The city has delivered an economic incentive document to the Blues designed to help the company consolidate and relocate its operations into new space at 800 Delaware Ave., near I-95, according to William S. Montgomery, chief of staff to Mayor James M. Baker. The agreement is under review by the insurance company and an announcement should come before the end of the year, he said. The terms of the agreement are proprietary, he said.
"They have a proposal and I suppose there will be some fine-tuning. We're very, very, very close," Montgomery said.
Ernest F. Delle Donne, president of Delle Donne & Associates Inc. in Claymont, which owns the Delaware Avenue location, would only say "things are progressing in an orderly fashion."
A move would mean about 650 workers relocating to the area known as the city's western gateway, Richard V. Pryor, the city's economic development director, said in September. About 400 of those employees would be new to the city, said Pryor, who is on vacation and was not available for comment Monday.
The insurance company is now at 14th and Orange streets and employs about 235 people downtown, Pryor has said.
Blues officials, who began negotiating in the summer for a new headquarters in the city, said in September a final decision on the company's real estate plans was expected in mid-October.
"It's taking us a little longer than we thought," said Darelle Lake Riabov, director of corporate communications with Blue Cross Blue Shield of Delaware.
Riabov declined to comment further.
If the Blues were to relocate from its building on the Brandywine River, it would help solidify the city's western gateway as an office corridor.
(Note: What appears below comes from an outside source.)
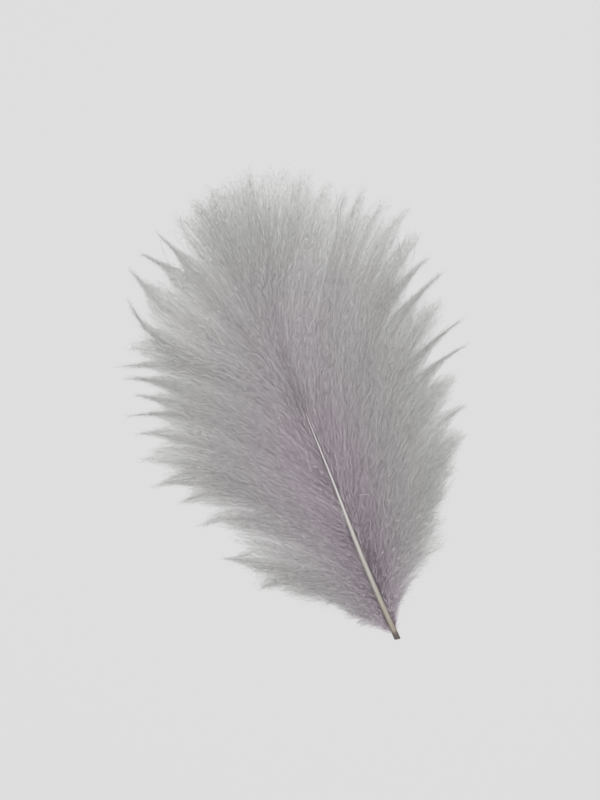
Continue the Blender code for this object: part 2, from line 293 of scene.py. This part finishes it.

For a time in 2002 and 2003, it appeared the area was losing ground.
That began to change in 2004, when ING Direct, the country's fourth largest savings bank, spent about $15 million to renovate 802 Delaware Ave. The 14-story building, constructed in the mid-1980s for Chase Manhattan Bank (USA), had been a vacant, hulking presence along I-95 for more than a year. Today, it houses one of the bank's Internet cafes on the ground floor facing Delaware Avenue.
Earlier this year, WSFS Bank decided to relocate its corporate headquarters from a historic building on North Market Street in downtown Wilmington to a new $90 million glass office tower at Delaware Avenue and Washington Street.
The 15-story WSFS Bank Center, now under construction, is the first multi-tenant office tower in the Rodney Square area since the late 1980s. The bank will be a major tenant, as well as a minority owner, in the 350,000-square-foot building being developed by Wilmington real estate developer Buccini/Pollin Group Inc. on land owned by the bank. The law firm Morris, James, Hitchens & Williams also has committed to space.
The Blues' real estate representative at Jones Lang LaSalle Americas Inc. could not be reached Monday for comment.